====== Record list ======

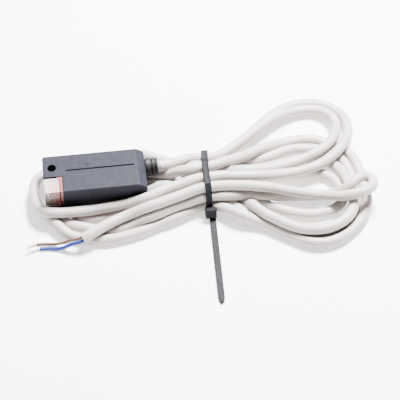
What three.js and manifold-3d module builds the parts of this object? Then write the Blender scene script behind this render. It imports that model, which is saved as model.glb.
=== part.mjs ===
// Photoelectric sensor (through-beam transmitter) with a two-core lead tied in a hank.
// Units: mm. +Z up, +X from the lens end to the cable end, -Y is the side the lens corner faces.
// Geometry is laid out from the case's lens-end front bottom corner and shifted at the end so
// that the origin is the centre of the underside of case and strain relief together.
import * as THREE from 'three';
import { mergeVertices } from 'three/addons/utils/BufferGeometryUtils.js';
import Module from 'manifold-3d';

const wasm = await Module();
wasm.setup();

// ---- driving dimensions -------------------------------------------------------------------
const CASE_L = 38.8, CASE_W = 18.0, CASE_H = 10.0;      // moulded case
const SLOPE_L = 3.1, SLOPE_DROP = 2.0;                  // sloped shoulder above the cable end
const WALL = 1.25, ROOF = 1.3;                          // case wall and roof thickness
const HOLE_X = 3.4, HOLE_Y = 12.0, HOLE_D = 3.2;        // fixing hole for an M3 screw
const EAR_X = 7.2, EAR_Y = 7.9;                         // solid ear around the fixing hole
const LENS_X = 5.9, LENS_Y = 7.0, LENS_TOP = 9.9;       // clear corner lens
const GROOVE_X0 = 8.7, GROOVE_X1 = 34.4, GROOVE_Y = 10.15, GROOVE_W = 0.5, GROOVE_D = 0.35;
const PLATE_T = 1.3;                                    // closing plate in the underside
const CABLE_D = 4.0, CABLE_Y = 12.8, CABLE_Z = 4.6;     // lead and its exit axis
const BOOT_END = 44.4, BOOT_R = 3.6, BOOT_NECK_R = 2.9;
const CORE_D = 1.15;
const FLOOR_Z = -4.3;                                   // surface that the hank lies on
const TIE_X = 61.4, TIE_W = 2.5, TIE_T = 1.0;           // strap position, width, thickness
const SHIFT = [-BOOT_END / 2, -CASE_W / 2, -CASE_H / 2];  // origin at the middle of case and boot

// ---- helpers ------------------------------------------------------------------------------
const group = new THREE.Group();
group.name = 'photoelectric_sensor_with_lead';

function positionsOnly(geo) {
  const g = new THREE.BufferGeometry();
  g.setAttribute('position', geo.getAttribute('position').clone());
  if (geo.getIndex()) g.setIndex(geo.getIndex().clone());
  return mergeVertices(g, 1e-4);
}
function solid(geo) {
  const g = positionsOnly(geo);
  return new wasm.Manifold(new wasm.Mesh({
    numProp: 3,
    vertProperties: new Float32Array(g.getAttribute('position').array),
    triVerts: new Uint32Array(g.getIndex().array),
  }));
}
function geometryOf(man) {
  const m = man.getMesh();
  const n = m.vertProperties.length / m.numProp;
  const pos = new Float32Array(n * 3);
  for (let i = 0; i < n; i++) {
    for (let k = 0; k < 3; k++) pos[3 * i + k] = m.vertProperties[i * m.numProp + k];
  }
  const g = new THREE.BufferGeometry();
  g.setAttribute('position', new THREE.BufferAttribute(pos, 3));
  g.setIndex(new THREE.BufferAttribute(new Uint32Array(m.triVerts), 1));
  return g;
}
function piece(name, geo, color, roughness, metalness = 0, extra = {}) {
  const g = positionsOnly(geo);
  g.translate(...SHIFT);
  g.computeVertexNormals();
  const mesh = new THREE.Mesh(g, new THREE.MeshStandardMaterial({ color, roughness, metalness, ...extra }));
  mesh.name = name;
  group.add(mesh);
}
function box(x0, x1, y0, y1, z0, z1) {
  return new THREE.BoxGeometry(x1 - x0, y1 - y0, z1 - z0)
    .translate((x0 + x1) / 2, (y0 + y1) / 2, (z0 + z1) / 2);
}
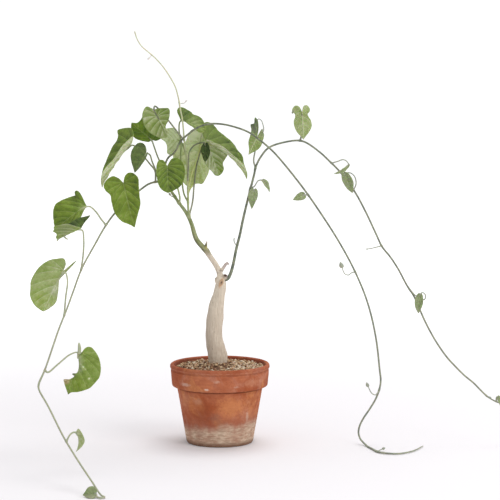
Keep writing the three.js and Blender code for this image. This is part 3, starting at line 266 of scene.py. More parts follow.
              [0.9, 0.2], [0.94, 0.06]],
        stalk=[[-194.8, -172.5, 115.4], [-191.6, -172.5, 113], [-181.5, -167, 120.3],
               [-167.1, -162, 131.5], [-159, -158.8, 133.4]]),
    "left_vine_leaf_5": dict(
        base=[-154.1, -240, 57], tip=[-154.7, -246, 37], face=[1, -0.3, 0.1], fold=[68, 72], wave=0.4,
        arch=0.14, stem="left_vine",
        right=[[-0.13, 0.14], [-0.2, 0.31], [-0.09, 0.35], [0.03, 0.4], [0.18, 0.43], [0.36, 0.44],
               [0.51, 0.41], [0.67, 0.34], [0.8, 0.28], [0.89, 0.16]],
        left=[[-0.05, 0.08], [-0.06, 0.17], [0.07, 0.21], [0.22, 0.25], [0.35, 0.26], [0.53, 0.23],
              [0.7, 0.17], [0.89, 0.08]],
        stalk=[[-165, -246, 48.3], [-163.2, -243, 52], [-160.9, -241, 55.4], [-157.9, -240, 57.4],
               [-155, -240, 57.3]]),
    "right_vine_leaf_1": dict(
        base=[45.2, 2, 369.3], tip=[34.5, -3, 346.9], face=[0.1, 1, 0.2], fold=[15, 15], wave=0.5,
        stem="right_vine",
        right=[[-0.28, 0.03], [-0.4, 0.06], [-0.3, 0.14], [-0.17, 0.28], [0.05, 0.33], [0.29, 0.37],
               [0.53, 0.32], [0.76, 0.16], [0.9, 0.06]],
        left=[[-0.35, 0.12], [-0.66, 0.32], [-0.73, 0.5], [-0.45, 0.42], [-0.36, 0.54], [-0.15, 0.4],
              [0.09, 0.33], [0.43, 0.27], [0.75, 0.09]],
        stalk=[[43, 0.8, 331], [40.7, 5, 339.2], [42, 6.5, 348.7], [44.4, 5.5, 361], [45.2, 3.4, 367.8]]),
    "right_vine_leaf_2": dict(
        base=[98.3, 4, 398.3], tip=[100, 0, 365], face=[0.1, 1, 0.1], fold=[12, 12], wave=0.6,
        stem="right_vine",
        right=[[-0.19, 0.08], [-0.21, 0.19], [-0.09, 0.28], [0.01, 0.27], [0.08, 0.2], [0.18, 0.22],
               [0.33, 0.3], [0.55, 0.31], [0.73, 0.22], [0.87, 0.1]],
        left=[[-0.19, 0.11], [-0.22, 0.23], [-0.13, 0.34], [-0.01, 0.36], [0.06, 0.28], [0.18, 0.27],
              [0.31, 0.33], [0.56, 0.3], [0.75, 0.2], [0.88, 0.09]],
        stalk=[[96, 6, 363.5], [97.6, 9, 368.9], [98.2, 9.5, 383.2], [98.3, 5.4, 396.6]]),
}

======

• [Task directions]:
Copy every line of the material, please, keeping it exactly the same.

• [Finished task]:
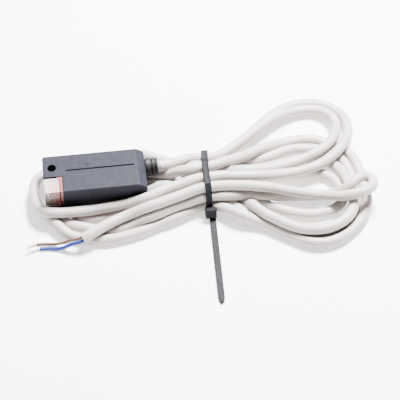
What three.js and manifold-3d module builds the parts of this object? Then write the Blender scene script behind this render. It imports that model, which is saved as model.glb.
=== part.mjs ===
// Photoelectric sensor (through-beam transmitter) with a two-core lead tied in a hank.
// Units: mm. +Z up, +X from the lens end to the cable end, -Y is the side the lens corner faces.
// Geometry is laid out from the case's lens-end front bottom corner and shifted at the end so
// that the origin is the centre of the underside of case and strain relief together.
import * as THREE from 'three';
import { mergeVertices } from 'three/addons/utils/BufferGeometryUtils.js';
import Module from 'manifold-3d';

const wasm = await Module();
wasm.setup();

// ---- driving dimensions -------------------------------------------------------------------
const CASE_L = 38.8, CASE_W = 18.0, CASE_H = 10.0;      // moulded case
const SLOPE_L = 3.1, SLOPE_DROP = 2.0;                  // sloped shoulder above the cable end
const WALL = 1.25, ROOF = 1.3;                          // case wall and roof thickness
const HOLE_X = 3.4, HOLE_Y = 12.0, HOLE_D = 3.2;        // fixing hole for an M3 screw
const EAR_X = 7.2, EAR_Y = 7.9;                         // solid ear around the fixing hole
const LENS_X = 5.9, LENS_Y = 7.0, LENS_TOP = 9.9;       // clear corner lens
const GROOVE_X0 = 8.7, GROOVE_X1 = 34.4, GROOVE_Y = 10.15, GROOVE_W = 0.5, GROOVE_D = 0.35;
const PLATE_T = 1.3;                                    // closing plate in the underside
const CABLE_D = 4.0, CABLE_Y = 12.8, CABLE_Z = 4.6;     // lead and its exit axis
const BOOT_END = 44.4, BOOT_R = 3.6, BOOT_NECK_R = 2.9;
const CORE_D = 1.15;
const FLOOR_Z = -4.3;                                   // surface that the hank lies on
const TIE_X = 61.4, TIE_W = 2.5, TIE_T = 1.0;           // strap position, width, thickness
const SHIFT = [-BOOT_END / 2, -CASE_W / 2, -CASE_H / 2];  // origin at the middle of case and boot

// ---- helpers ------------------------------------------------------------------------------
const group = new THREE.Group();
group.name = 'photoelectric_sensor_with_lead';

function positionsOnly(geo) {
  const g = new THREE.BufferGeometry();
  g.setAttribute('position', geo.getAttribute('position').clone());
  if (geo.getIndex()) g.setIndex(geo.getIndex().clone());
  return mergeVertices(g, 1e-4);
}
function solid(geo) {
  const g = positionsOnly(geo);
  return new wasm.Manifold(new wasm.Mesh({
    numProp: 3,
    vertProperties: new Float32Array(g.getAttribute('position').array),
    triVerts: new Uint32Array(g.getIndex().array),
  }));
}
function geometryOf(man) {
  const m = man.getMesh();
  const n = m.vertProperties.length / m.numProp;
  const pos = new Float32Array(n * 3);
  for (let i = 0; i < n; i++) {
    for (let k = 0; k < 3; k++) pos[3 * i + k] = m.vertProperties[i * m.numProp + k];
  }
  const g = new THREE.BufferGeometry();
  g.setAttribute('position', new THREE.BufferAttribute(pos, 3));
  g.setIndex(new THREE.BufferAttribute(new Uint32Array(m.triVerts), 1));
  return g;
}
function piece(name, geo, color, roughness, metalness = 0, extra = {}) {
  const g = positionsOnly(geo);
  g.translate(...SHIFT);
  g.computeVertexNormals();
  const mesh = new THREE.Mesh(g, new THREE.MeshStandardMaterial({ color, roughness, metalness, ...extra }));
  mesh.name = name;
  group.add(mesh);
}
function box(x0, x1, y0, y1, z0, z1) {
  return new THREE.BoxGeometry(x1 - x0, y1 - y0, z1 - z0)
    .translate((x0 + x1) / 2, (y0 + y1) / 2, (z0 + z1) / 2);
}
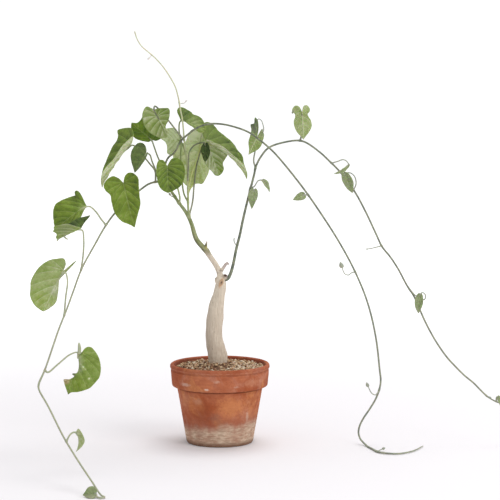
Keep writing the three.js and Blender code for this image. This is part 3, starting at line 266 of scene.py. More parts follow.
              [0.9, 0.2], [0.94, 0.06]],
        stalk=[[-194.8, -172.5, 115.4], [-191.6, -172.5, 113], [-181.5, -167, 120.3],
               [-167.1, -162, 131.5], [-159, -158.8, 133.4]]),
    "left_vine_leaf_5": dict(
        base=[-154.1, -240, 57], tip=[-154.7, -246, 37], face=[1, -0.3, 0.1], fold=[68, 72], wave=0.4,
        arch=0.14, stem="left_vine",
        right=[[-0.13, 0.14], [-0.2, 0.31], [-0.09, 0.35], [0.03, 0.4], [0.18, 0.43], [0.36, 0.44],
               [0.51, 0.41], [0.67, 0.34], [0.8, 0.28], [0.89, 0.16]],
        left=[[-0.05, 0.08], [-0.06, 0.17], [0.07, 0.21], [0.22, 0.25], [0.35, 0.26], [0.53, 0.23],
              [0.7, 0.17], [0.89, 0.08]],
        stalk=[[-165, -246, 48.3], [-163.2, -243, 52], [-160.9, -241, 55.4], [-157.9, -240, 57.4],
               [-155, -240, 57.3]]),
    "right_vine_leaf_1": dict(
        base=[45.2, 2, 369.3], tip=[34.5, -3, 346.9], face=[0.1, 1, 0.2], fold=[15, 15], wave=0.5,
        stem="right_vine",
        right=[[-0.28, 0.03], [-0.4, 0.06], [-0.3, 0.14], [-0.17, 0.28], [0.05, 0.33], [0.29, 0.37],
               [0.53, 0.32], [0.76, 0.16], [0.9, 0.06]],
        left=[[-0.35, 0.12], [-0.66, 0.32], [-0.73, 0.5], [-0.45, 0.42], [-0.36, 0.54], [-0.15, 0.4],
              [0.09, 0.33], [0.43, 0.27], [0.75, 0.09]],
        stalk=[[43, 0.8, 331], [40.7, 5, 339.2], [42, 6.5, 348.7], [44.4, 5.5, 361], [45.2, 3.4, 367.8]]),
    "right_vine_leaf_2": dict(
        base=[98.3, 4, 398.3], tip=[100, 0, 365], face=[0.1, 1, 0.1], fold=[12, 12], wave=0.6,
        stem="right_vine",
        right=[[-0.19, 0.08], [-0.21, 0.19], [-0.09, 0.28], [0.01, 0.27], [0.08, 0.2], [0.18, 0.22],
               [0.33, 0.3], [0.55, 0.31], [0.73, 0.22], [0.87, 0.1]],
        left=[[-0.19, 0.11], [-0.22, 0.23], [-0.13, 0.34], [-0.01, 0.36], [0.06, 0.28], [0.18, 0.27],
              [0.31, 0.33], [0.56, 0.3], [0.75, 0.2], [0.88, 0.09]],
        stalk=[[96, 6, 363.5], [97.6, 9, 368.9], [98.2, 9.5, 383.2], [98.3, 5.4, 396.6]]),
}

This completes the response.